The Shelby County Sheriff’s Office is seeing a large increase in phone scams. Our goal is to educate the public about the existence of these scams and to help you understand how to recognize a scam to avoid becoming a victim. A typical scam call begins with someone stating that they are from some organization (such as Amazon, Microsoft, Apple, IRS, Social Security, a Law Enforcement Agency, Publishers Clearing House, a Bank, etc). The scammers continue by saying that your computer/smartphone was hacked, you have a warrant out for your arrest, you won a prize, your social security number was stolen, you owe the IRS money, etc.

This approach is being used to get you, as the victim, very emotional, either scared or excited, in hopes that you will lose judgment long enough for the scammers to complete their scheme. In many cases, the scammers will ask you to purchase some type of gift card. In other cases, the scammers will request bank account information and trick you by claiming they will use it to deposit money into your account for various reasons. A huge red flag in the scammer’s plan is when they request you to purchase gift cards, and they demand that you stay on the phone throughout the entire process.

If you receive a possible scam phone call, remember to HANG UP and VERIFY. You should look up that organization’s true phone number and then call them to verify the information you were told. There are many other red flags during phone scams. Victims often recognize the red flags only after the fact, but during the phone calls, the scammers rely on the victims to be too scared or too excited to pay attention to the warning signs.

People can prevent being scammed on the phone if they follow some of these guidelines. If it seems too good to be true, it probably is. Scammers will say you won money and prizes, but you will need to pay taxes, registration fees, shipping costs, etc. before you can receive your “winnings.” Everyone knows that there are sometimes taxes and fees associated from winning cash and prizes, however, in legitimate contests with legitimate winnings, these taxes and fees are paid after the prize has been received.

If the scammers claim to be from a law enforcement agency, the person receiving the call should ask for the name of the agency, then hang up the phone, look up the contact number for that agency or call their local law enforcement agency to check the legitimacy of the caller. Please remember this important fact — legitimate law enforcement agencies will not request payment for fines to be paid over the phone, nor payments to be made using gift cards.

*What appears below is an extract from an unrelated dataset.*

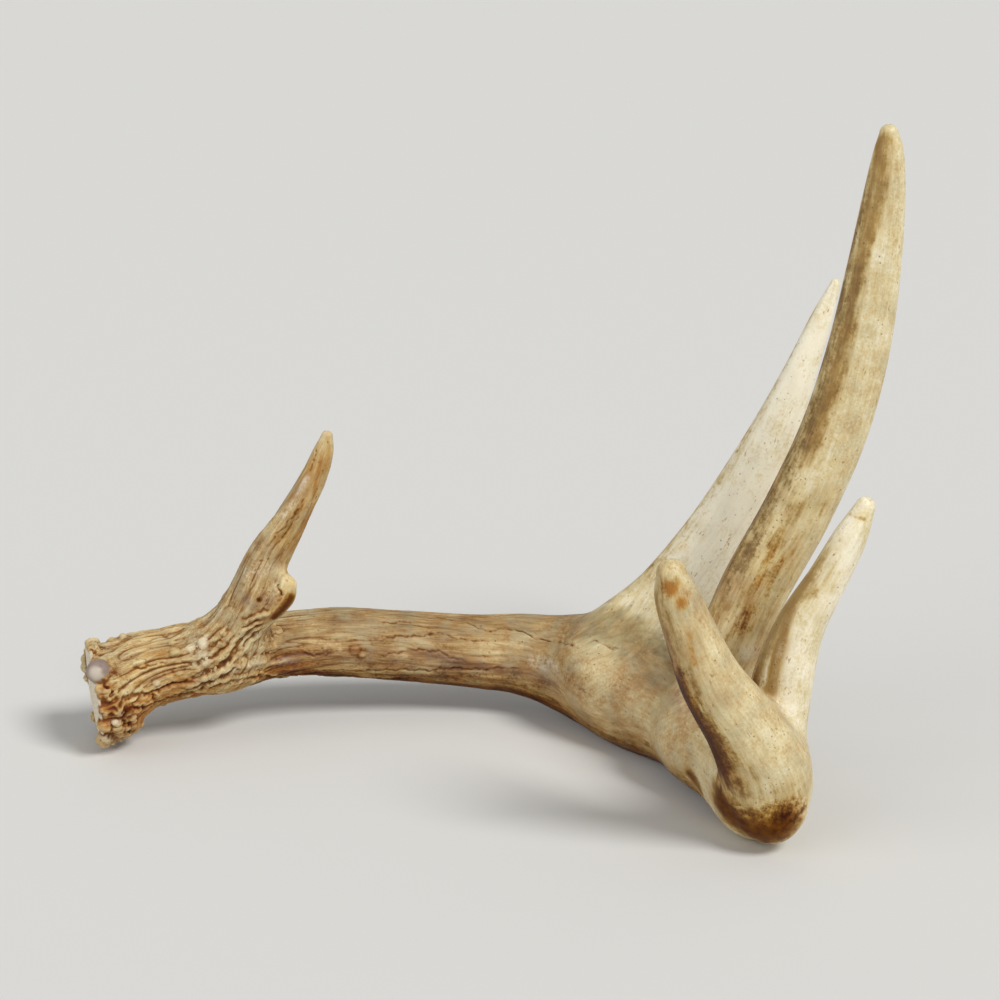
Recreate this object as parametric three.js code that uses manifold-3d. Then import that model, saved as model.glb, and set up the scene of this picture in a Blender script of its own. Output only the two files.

If the scammer is claiming to be from organizations such as Amazon, Microsoft, Apple, etc., the person receiving the call should not give the caller any personal information over the phone. The safest thing to do is hang up the phone and then dial the actual phone number for that organization to see if the original call was legitimate. Scammers will also claim to be from the IRS or the Social Security Office because they know most citizens are fearful of receiving calls from the IRS. The IRS and other federal government agencies conduct most of their notifications through the US Mail, so phone calls are extremely rare. Most people believe they will never fall victim to scams like these but, unfortunately, we are seeing more and more victims of these scams each day. Our senior citizens are falling victim to these scams at a higher rate.

Employees at retail stores, especially the stores that sell gift cards, can assist by asking questions if they see a senior citizen purchasing large amounts of gift cards while on their cell phones. We obviously can’t prevent a person from buying gift cards, but by asking questions and making them think about what they are doing, it may help them realize they are being scammed before it is too late.

These scammers have no shame and will continue to take from each victim until that victim stops giving them money. A majority of these scams are being committed by people from outside the United States. Another possible indicator that you can report to law enforcement is if the caller had a foreign accent.

In summary, if anyone calls and asks you for money, you should hang up, and then verify the information by looking up the real phone number to the organization they claimed to belong to, and then calling that organization. Remember this key action if you believe you are being scammed: HANG UP and then VERIFY.